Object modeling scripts

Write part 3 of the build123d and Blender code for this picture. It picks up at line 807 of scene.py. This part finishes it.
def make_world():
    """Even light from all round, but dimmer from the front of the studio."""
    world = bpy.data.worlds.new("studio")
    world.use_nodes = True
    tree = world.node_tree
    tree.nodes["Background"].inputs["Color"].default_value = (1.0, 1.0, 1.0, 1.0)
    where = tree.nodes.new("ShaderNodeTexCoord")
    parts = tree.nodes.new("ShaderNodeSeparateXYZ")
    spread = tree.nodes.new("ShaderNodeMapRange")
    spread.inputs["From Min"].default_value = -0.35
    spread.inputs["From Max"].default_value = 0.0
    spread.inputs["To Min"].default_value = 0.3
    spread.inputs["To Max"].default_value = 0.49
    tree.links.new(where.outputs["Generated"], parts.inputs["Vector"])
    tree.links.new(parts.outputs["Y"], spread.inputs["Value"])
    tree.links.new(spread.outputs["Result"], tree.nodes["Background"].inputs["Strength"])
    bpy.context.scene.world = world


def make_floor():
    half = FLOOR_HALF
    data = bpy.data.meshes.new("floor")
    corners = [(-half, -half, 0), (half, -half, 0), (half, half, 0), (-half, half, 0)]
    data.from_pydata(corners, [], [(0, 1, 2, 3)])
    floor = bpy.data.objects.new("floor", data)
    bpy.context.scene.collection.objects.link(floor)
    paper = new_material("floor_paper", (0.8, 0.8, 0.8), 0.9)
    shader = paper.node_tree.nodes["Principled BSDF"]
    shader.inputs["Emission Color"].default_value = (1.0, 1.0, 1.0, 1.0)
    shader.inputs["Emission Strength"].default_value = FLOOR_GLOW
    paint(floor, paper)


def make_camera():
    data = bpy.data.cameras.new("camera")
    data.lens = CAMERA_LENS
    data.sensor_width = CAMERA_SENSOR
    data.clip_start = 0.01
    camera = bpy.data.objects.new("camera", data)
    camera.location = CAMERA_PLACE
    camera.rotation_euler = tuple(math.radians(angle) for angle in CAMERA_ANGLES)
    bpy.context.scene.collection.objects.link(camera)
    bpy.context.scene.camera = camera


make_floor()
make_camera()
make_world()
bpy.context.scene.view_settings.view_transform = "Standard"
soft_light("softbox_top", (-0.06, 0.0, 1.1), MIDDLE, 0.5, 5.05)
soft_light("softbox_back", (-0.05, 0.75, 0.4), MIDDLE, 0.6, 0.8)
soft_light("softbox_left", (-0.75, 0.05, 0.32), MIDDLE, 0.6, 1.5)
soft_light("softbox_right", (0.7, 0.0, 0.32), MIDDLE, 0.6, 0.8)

...

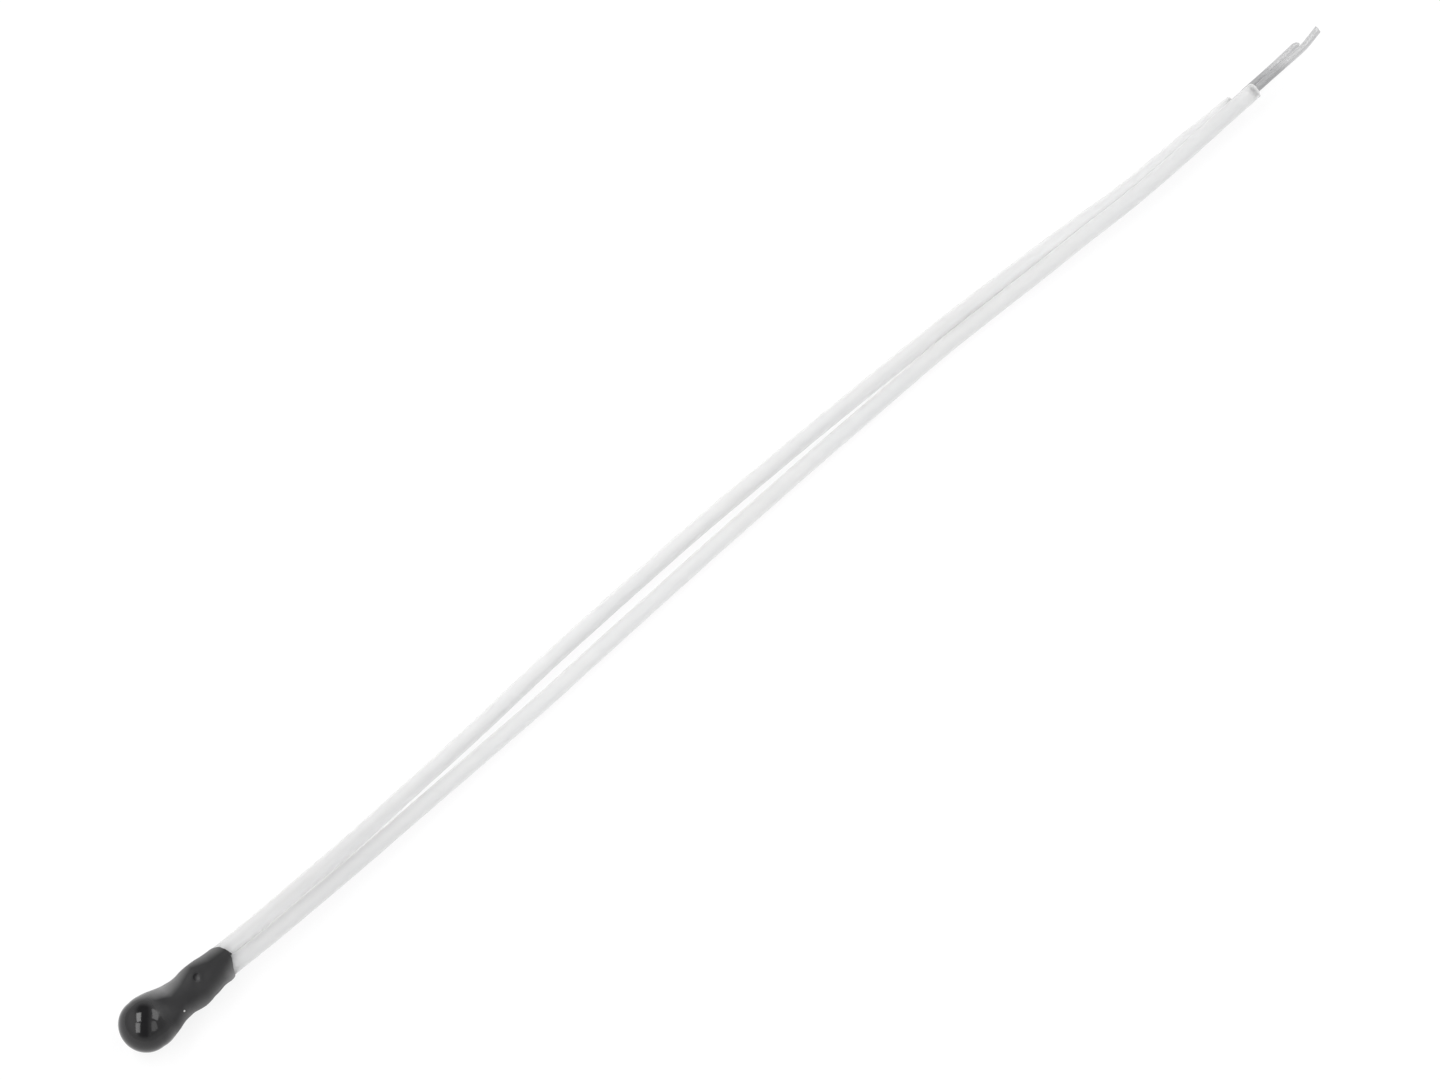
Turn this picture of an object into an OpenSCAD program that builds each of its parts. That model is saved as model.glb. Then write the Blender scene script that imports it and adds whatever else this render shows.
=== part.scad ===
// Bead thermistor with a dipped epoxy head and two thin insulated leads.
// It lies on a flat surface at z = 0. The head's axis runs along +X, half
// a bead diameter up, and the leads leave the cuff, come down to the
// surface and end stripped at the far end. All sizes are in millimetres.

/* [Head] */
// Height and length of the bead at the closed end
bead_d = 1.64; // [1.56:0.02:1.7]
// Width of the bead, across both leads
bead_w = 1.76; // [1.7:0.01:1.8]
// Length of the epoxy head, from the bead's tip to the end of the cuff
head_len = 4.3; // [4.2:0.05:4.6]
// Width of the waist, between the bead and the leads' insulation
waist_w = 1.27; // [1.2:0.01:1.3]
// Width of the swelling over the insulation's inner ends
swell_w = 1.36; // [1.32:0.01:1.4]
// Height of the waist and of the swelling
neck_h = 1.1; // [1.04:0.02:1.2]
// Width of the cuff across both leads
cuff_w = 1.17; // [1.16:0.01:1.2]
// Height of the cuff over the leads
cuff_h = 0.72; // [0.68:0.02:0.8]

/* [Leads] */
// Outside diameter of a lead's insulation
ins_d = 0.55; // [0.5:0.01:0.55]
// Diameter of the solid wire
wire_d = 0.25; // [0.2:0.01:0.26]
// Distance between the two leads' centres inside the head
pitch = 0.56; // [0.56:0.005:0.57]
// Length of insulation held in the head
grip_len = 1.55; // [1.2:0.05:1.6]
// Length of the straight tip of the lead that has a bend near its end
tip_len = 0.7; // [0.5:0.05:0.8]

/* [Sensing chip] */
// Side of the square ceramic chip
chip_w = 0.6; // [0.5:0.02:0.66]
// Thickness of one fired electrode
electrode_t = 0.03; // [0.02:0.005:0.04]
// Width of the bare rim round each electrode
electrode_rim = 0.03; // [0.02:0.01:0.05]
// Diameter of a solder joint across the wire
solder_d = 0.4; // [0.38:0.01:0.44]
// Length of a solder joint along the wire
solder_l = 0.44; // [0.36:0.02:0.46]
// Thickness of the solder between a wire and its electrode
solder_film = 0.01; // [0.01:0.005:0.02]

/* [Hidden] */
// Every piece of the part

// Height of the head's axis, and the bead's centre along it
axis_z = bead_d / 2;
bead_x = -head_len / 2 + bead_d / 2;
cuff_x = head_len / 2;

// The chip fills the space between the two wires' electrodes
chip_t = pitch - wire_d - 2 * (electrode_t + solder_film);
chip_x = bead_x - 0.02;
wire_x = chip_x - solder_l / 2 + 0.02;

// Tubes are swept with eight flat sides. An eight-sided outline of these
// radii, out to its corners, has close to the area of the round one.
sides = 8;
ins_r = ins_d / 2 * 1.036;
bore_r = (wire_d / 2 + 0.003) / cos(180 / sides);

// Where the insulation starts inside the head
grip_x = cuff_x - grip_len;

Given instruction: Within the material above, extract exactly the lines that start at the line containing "Turn this picture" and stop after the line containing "are in millimetres.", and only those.

Exercise solution:
Turn this picture of an object into an OpenSCAD program that builds each of its parts. That model is saved as model.glb. Then write the Blender scene script that imports it and adds whatever else this render shows.
=== part.scad ===
// Bead thermistor with a dipped epoxy head and two thin insulated leads.
// It lies on a flat surface at z = 0. The head's axis runs along +X, half
// a bead diameter up, and the leads leave the cuff, come down to the
// surface and end stripped at the far end. All sizes are in millimetres.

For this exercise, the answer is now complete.